The transition to vegetarianism did not prove to be much of a challenge for him. He ate mainly fruits and snacks at school, and with the rest of his lunch money, he purchased dinner at a vegetarian restaurant near his home.
After transferring to West Indies College High, now Victor Dixon High, a Seventh-day Adventist institution, and later at West Indies College, now Northern Caribbean University, also a Seventh-day Adventist institution, it became increasingly easier for him to obtain vegetarian meals daily. At home, things were also getting easier, as his adopted mother started to prepare vegetarian meals for him.

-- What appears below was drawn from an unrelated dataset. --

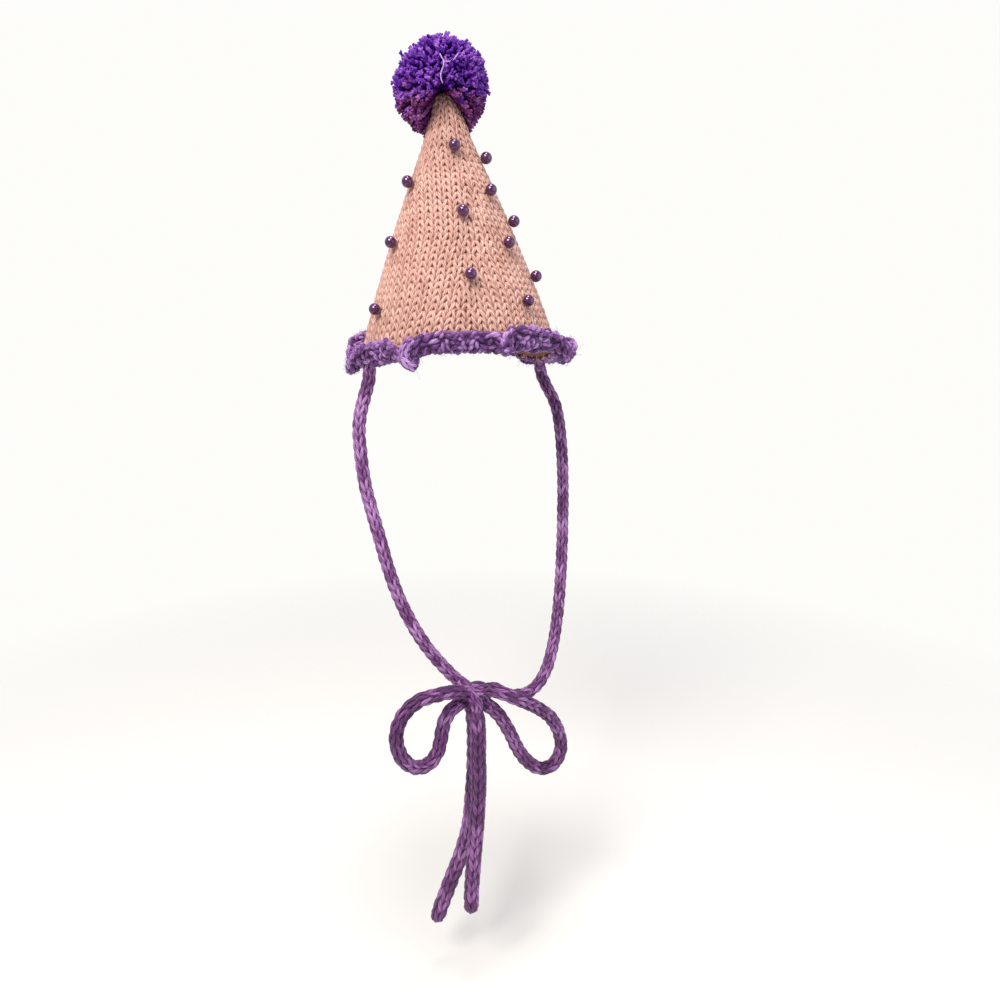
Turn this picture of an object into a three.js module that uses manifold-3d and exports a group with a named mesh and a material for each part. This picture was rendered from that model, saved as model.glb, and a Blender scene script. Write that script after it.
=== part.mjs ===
// Knit party hat: a tall knitted cone with a yarn pompom at its tip, round beads sewn on its wall,
// a gathered frill round its rim, and two knitted ties that meet in a bow under the chin.
//
// Units are millimetres. +Z is up, -Y is the wearer's front and +X the wearer's left.
// The origin is the centre of the rim, where the hat sits. Azimuths are in degrees from the
// wearer's front, growing towards the wearer's left.

import * as THREE from "three";
import { mergeVertices } from "three/addons/utils/BufferGeometryUtils.js";
import Module from "manifold-3d";

const wasm = await Module();
wasm.setup();

// Driving dimensions

const RIM_RADIUS = 52.6;
const CROWN_HEIGHT = 123.5;
const KNIT_WALL = 3;
const RIM_DROOP = 7.5;
const CROWN_LEAN = 5.9;
const LEAN_AZIMUTH = -123;

const FRILL_WIDTH = 10.4;
const FRILL_THICKNESS = 4.8;
const FRILL_RISE = 1.2;
const FRILL_BEND = 2.6;
const FRILL_LIFT = 75;
const FRILL_PINCH = 12;

const BEAD_RADIUS = 3;

const POMPOM_RADIUS = 20.4;
const POMPOM_RISE = 5.6;
const POMPOM_OFFSET = [-0.5, 4.2];
const LUMP_LENGTHS = [25.8, 23.2, 27.6];
const LOCK_LENGTH = 12;
const LOCK_RADIUS = 4;
const LOCK_PROUD = 3;
const PARTING_AZIMUTH = -33;
const PARTING_WIDTH = 18;

const STRAP_DIAMETER = 6.8;
const LOOP_DIAMETER = 7.6;
const TAIL_DIAMETER = 9;
const KNOT_RADII = [9.5, 7.5, 7.2];
const KNOT_CENTRE = [-18, -44, -179];

// Soft pieces that touch are kept apart by this much
const TOUCH_GAP = 0.3;

// Faces round and along each form

const CROWN_SIDES = 40;
const FRILL_SIDES = 104;
const CORD_SIDES = 10;
const CORD_STEP = 2.5;
const LOOP_STEP = 1.5;
const BEAD_SIDES = 10;
const BEAD_RINGS = 6;
const LOCK_COUNT = 62;
const LOCK_SIDES = 6;
const PARTING_SIDES = 12;
const KNOT_SIDES = 14;
const KNOT_RINGS = 10;

// How sharply the lean of the crown grows with height, and the droop of the rim towards its sides
const LEAN_CURVE = 1.2;
const DROOP_CURVE = 6;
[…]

He disclosed that while he finds the smell of meat appealing when it is being cooked or jerked, he has never been enticed to indulge.
“Meat is not the healthiest thing. My principle is that you must eat the best of what is around you.”
Fortunately, he has never had to backpedal on his diet, as he is always able to find vegetarian options. In the Corporate Area where he works, he has a choice of three vegetarian restaurants where he obtains his lunch.
He credits his wife of 24 years, Dyhann, who is also a vegetarian, for preparing a variety of delicious meals, which he enjoys.
“My favourite meal is sweet and sour tofu with pineapple,” he disclosed, while adding that his wife prepares it the best.
Dr. Buddoo-Fletcher urges persons to pay keen attention to their health.
“It’s less expensive to eat properly than to have to spend the money at the doctor. You can enjoy a better quality of life and longevity, as it is proven that persons who have a plant-based diet live longer,” he reasoned.